Kimley-Horn’s second phase of work will address increasing traffic signals in order to create safer pedestrian crossings as well as other questions raised during the latest round of community engagement.
Parking garage fees would be managed by the various organizations that utilize Fair Park for events, like the State Fair and the Dos Equis Pavilion, but parking would be free on non-event days to allow access to the park. Fair Park First will not manage the parking fees, nor profit from them, Luallen says, adding that the number of parking spaces was based in part on the contractual obligations that Fair Park has with the State Fair and Dos Equis.
The community park has been in discussion between South Dallas neighbors and the City of Dallas as restitution for the City’s bulldozing of Black neighborhoods in the late 1960s, after white attendees said seeing Black residents negatively impacted their fair experience. Even so, the park was not formally proposed until 2003, in the Fair Park Comprehensive Development Plan, and was later supported by the 2014 Mayor’s Task Force.

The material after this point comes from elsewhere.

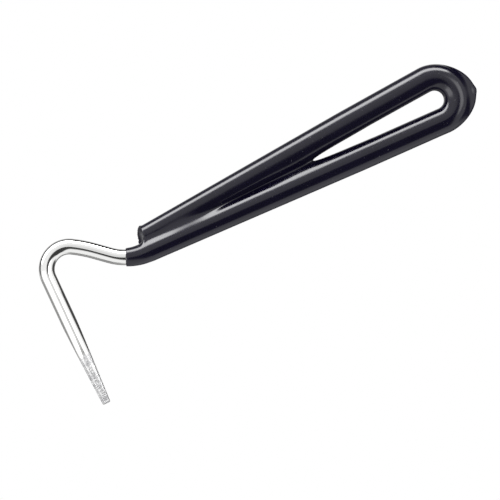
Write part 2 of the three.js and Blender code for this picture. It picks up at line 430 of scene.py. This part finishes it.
def rod_stations():
    """Distances along the rod that get a ring: close together where its shape changes."""
    ripple_start = 0.6
    ripple_end = GRIND_LENGTH + 3
    blade_end = BLADE_LENGTH + 2
    found = [TIP_ROUNDING * (1 - math.cos(rad(a))) for a in TIP_RING_ANGLES]
    found += list(np.arange(ripple_start, ripple_end, RIPPLE_RING_STEP))
    found += list(np.arange(ripple_end, blade_end, RUN_OUT_RING_STEP))
    found += bend_stations(ROD_BEND_STEP) + [ROD_LENGTH]
    found = np.unique(np.round(found, 4))
    return found[np.append(True, np.diff(found) > LEAST_RING_STEP)]


def make_rod():
    """The whole rod, with a mask on its vertices that marks the ground metal."""
    stations = rod_stations()
    vertices, faces = sweep(stations, ROD_SIDES, rod_radius)
    rod = build_mesh("rod_steel", vertices, faces)
    angles = ring_angles(ROD_SIDES)
    ground = np.concatenate([ground_share(distance, angles) for distance in stations])
    mask = rod.data.attributes.new("ground", "FLOAT", "POINT")
    mask.data.foreach_set("value", ground.astype(np.float32))
    rod.data.shade_smooth()
    return rod


# ---- The vinyl grip as a field ------------------------------------------------------
# Each field gives a place's distance outside a shape, which is negative inside it.

def coat_radius(distance):
    """Outside radius of the coat at a distance along the rod."""
    from_rim = past_rim(distance)
    lower = distance < LOOP_MIDDLE
    thin = np.where(lower, COAT_AT_SHOULDER, COAT_AT_TAIL)
    coat = COAT_AT_LOOP - (COAT_AT_LOOP - thin) * limb_share(distance)
    near_rim = np.clip(from_rim / RIM_LENGTH, 0, 1)
    rim = COAT_AT_RIM + (COAT_AT_SHOULDER - COAT_AT_RIM) * near_rim
    return ROD_RADIUS + np.where(lower & (from_rim < RIM_LENGTH), rim, coat)


def drip_height(distance):
    """How far the drip and its nib stand out from the coat, round the outside."""
    angle = (distance - LOOP_MIDDLE) / MANDREL - DRIP_ANGLE
    drip = DRIP_HEIGHT * np.exp(-((angle / DRIP_SPREAD) ** 2))
    return drip + NIB_HEIGHT * np.exp(-((angle / NIB_SPREAD) ** 2))


def tube_field(x, y, z, runs):
    """The coat over some of the runs and past their ends, with the drip outside it."""
    off = np.full(np.broadcast(x, y).shape, np.inf)
    distance = off.copy()
    side = off.copy()
    for run in runs:
        along, right, total = run.nearest(x, y)
        closer = total < off
        off = np.where(closer, total, off)
        distance = np.where(closer, along + run.start, distance)
        side = np.where(closer, np.copysign(total, right), side)
    radius = coat_radius(distance)
    level = z - rise(distance)
    fullness = with_changes(ROUND, INNER_FULLNESS, distance - LOOP_MIDDLE)
    power = np.where(side > 0, ROUND, fullness)
    coat = (np.abs(side) ** power + np.abs(level) ** power) ** (1 / power) - radius
    # The drip is a flat skirt: its section is an ellipse, wider than it is high.
    drip = drip_height(distance)
    skirt_height = SKIRT_FLATNESS * radius
    skirt = skirt_height * (np.hypot(side / (radius + drip), level / skirt_height) - 1)
    drip_share = np.clip(drip / DRIP_HEIGHT, 0, 1)
    blend = SKIRT_BLEND * smooth_step(side, 0.0, SKIRT_BLEND_REACH) * drip_share
    return np.where(side > 0, smooth_min(coat, skirt, NO_WIDTH + blend), coat)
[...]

Lawson says the community is largely on board with the plan, and he believes the community is owed the park.
“As far as I’m concerned, that’s a form of reparations,” Lawson says, telling Luallen and Fair Park First representatives he doesn’t believe they’re building the park “because you cared about us” but instead “to cover the guilt about using eminent domain and kicking folks out.”

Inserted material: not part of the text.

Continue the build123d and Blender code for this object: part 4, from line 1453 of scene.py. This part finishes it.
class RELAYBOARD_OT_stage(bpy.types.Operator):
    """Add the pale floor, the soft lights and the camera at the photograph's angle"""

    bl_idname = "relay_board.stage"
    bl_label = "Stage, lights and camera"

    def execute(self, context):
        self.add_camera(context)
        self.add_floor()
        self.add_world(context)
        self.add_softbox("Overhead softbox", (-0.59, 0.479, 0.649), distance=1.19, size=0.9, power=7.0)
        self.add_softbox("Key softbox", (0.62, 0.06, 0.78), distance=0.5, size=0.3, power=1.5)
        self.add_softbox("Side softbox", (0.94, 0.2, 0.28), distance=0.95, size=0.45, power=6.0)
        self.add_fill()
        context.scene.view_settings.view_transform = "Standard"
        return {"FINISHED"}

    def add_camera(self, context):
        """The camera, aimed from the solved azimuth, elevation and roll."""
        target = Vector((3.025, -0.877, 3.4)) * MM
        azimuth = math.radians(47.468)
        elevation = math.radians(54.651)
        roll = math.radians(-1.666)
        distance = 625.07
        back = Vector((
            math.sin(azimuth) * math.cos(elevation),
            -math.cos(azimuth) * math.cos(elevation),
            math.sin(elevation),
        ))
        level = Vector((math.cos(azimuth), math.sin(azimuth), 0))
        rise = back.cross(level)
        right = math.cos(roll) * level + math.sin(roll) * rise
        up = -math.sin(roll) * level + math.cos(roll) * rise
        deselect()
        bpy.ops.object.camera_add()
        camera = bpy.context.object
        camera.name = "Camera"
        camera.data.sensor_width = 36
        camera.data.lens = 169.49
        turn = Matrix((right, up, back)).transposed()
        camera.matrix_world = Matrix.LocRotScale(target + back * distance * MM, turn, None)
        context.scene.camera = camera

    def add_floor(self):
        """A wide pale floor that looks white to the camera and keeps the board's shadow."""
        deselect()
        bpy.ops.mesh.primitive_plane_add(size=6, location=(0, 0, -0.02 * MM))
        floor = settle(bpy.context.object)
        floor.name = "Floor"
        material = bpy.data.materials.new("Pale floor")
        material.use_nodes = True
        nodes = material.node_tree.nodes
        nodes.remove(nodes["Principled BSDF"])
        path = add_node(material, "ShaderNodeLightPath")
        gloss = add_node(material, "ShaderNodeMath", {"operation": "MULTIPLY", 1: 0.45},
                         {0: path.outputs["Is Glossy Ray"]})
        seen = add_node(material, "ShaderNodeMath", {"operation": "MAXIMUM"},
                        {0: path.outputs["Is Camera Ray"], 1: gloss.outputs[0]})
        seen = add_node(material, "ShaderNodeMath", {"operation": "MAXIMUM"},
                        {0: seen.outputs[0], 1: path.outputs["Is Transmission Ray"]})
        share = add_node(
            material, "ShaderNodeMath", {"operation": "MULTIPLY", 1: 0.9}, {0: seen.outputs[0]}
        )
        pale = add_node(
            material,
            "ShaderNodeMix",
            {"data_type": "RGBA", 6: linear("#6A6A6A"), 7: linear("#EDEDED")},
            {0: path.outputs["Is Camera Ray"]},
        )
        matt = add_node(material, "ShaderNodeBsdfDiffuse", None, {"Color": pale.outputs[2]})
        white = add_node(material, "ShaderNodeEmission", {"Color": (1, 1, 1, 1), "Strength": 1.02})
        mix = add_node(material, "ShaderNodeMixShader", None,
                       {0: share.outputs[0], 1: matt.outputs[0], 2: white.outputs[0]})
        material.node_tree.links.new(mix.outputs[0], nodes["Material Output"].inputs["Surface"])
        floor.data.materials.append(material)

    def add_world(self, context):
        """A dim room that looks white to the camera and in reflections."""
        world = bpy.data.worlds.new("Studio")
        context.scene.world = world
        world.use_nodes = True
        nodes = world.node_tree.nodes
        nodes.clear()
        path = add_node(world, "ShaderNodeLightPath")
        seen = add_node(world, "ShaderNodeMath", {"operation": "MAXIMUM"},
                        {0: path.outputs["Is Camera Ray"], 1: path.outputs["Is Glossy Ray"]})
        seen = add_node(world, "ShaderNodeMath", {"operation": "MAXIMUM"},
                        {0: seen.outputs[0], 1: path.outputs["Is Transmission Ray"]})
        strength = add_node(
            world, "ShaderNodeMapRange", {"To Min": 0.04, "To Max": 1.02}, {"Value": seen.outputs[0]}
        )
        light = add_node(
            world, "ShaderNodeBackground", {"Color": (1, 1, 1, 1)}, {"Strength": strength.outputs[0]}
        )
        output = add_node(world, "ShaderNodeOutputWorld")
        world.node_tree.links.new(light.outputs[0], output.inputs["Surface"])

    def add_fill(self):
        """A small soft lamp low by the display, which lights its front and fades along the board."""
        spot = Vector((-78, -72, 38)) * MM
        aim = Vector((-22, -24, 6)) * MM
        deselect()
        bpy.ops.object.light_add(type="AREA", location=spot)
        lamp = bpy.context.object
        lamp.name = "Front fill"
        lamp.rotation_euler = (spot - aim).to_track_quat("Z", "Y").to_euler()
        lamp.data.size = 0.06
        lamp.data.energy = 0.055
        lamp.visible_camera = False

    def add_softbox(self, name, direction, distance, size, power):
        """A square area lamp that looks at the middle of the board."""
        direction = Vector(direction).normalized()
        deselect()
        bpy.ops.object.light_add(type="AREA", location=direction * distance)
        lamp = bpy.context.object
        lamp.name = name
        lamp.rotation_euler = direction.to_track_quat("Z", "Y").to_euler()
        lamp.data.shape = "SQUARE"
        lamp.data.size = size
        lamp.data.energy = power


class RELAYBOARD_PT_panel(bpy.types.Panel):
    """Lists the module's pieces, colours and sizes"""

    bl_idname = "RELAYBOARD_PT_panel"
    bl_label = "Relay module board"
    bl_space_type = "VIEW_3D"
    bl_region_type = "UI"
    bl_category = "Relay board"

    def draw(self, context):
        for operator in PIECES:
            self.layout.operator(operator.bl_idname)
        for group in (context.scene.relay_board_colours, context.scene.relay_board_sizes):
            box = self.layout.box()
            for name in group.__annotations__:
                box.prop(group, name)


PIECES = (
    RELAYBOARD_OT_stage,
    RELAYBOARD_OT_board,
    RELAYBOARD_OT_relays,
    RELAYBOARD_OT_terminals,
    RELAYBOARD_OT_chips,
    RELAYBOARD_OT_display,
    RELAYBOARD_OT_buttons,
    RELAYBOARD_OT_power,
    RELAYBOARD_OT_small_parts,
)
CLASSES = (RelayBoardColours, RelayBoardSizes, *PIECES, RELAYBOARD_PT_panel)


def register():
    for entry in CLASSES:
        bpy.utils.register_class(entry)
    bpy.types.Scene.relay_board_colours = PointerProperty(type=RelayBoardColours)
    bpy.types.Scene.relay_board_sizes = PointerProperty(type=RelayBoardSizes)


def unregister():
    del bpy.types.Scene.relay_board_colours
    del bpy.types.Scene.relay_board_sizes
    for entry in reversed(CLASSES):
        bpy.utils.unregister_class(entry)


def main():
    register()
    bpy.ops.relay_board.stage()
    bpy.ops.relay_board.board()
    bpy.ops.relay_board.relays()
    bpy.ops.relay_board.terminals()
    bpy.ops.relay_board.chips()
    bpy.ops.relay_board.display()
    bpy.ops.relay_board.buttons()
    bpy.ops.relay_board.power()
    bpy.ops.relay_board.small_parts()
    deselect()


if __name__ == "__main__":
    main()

Another concern neighbors raised was last year’s traffic flow for the State Fair, which directed visitors to Fair Park’s parking lots, while blocking some community lots and preventing community members from getting around the neighborhood for day-to-day needs. To address this, the State Fair held a meeting for parking and traffic management at the Martin Luther King Jr. Community Center this week.
Lawson says local property owners’ concerns over traffic routes that blocked their lots was a key motivator for the community meeting.
“Even though they’ve been redirecting the traffic away from us, none of us were involved in those kinds of discussions, and that’s why I’m in front of you this morning,” Lawson says.
“They’ve done a very poor job of keeping the community abreast of those efforts around Fair Park.
“The thing is that those kinds of questions should have been anticipated and thought of long before,” he says. “It shouldn’t have had to be where the community had to dig and find out on their own these kinds of things.”
Fair Park First is requesting that the neighborhood complete two surveys, the first on the community park and garage proposal. The second survey is on the park’s Cultural District status, which the park and parts of South Dallas obtained in 2021 from the Texas Commission on the Arts. The district, which includes Expo Park, South Boulevard-Park Row Historic District, Wheatley Place Historic District, Queen City, Jubilee Park and Forest Heights, still needs to be named, but will have the opportunity to apply collectively for grants for projects like community events and general infrastructure improvements, such as signage and sidewalk repairs.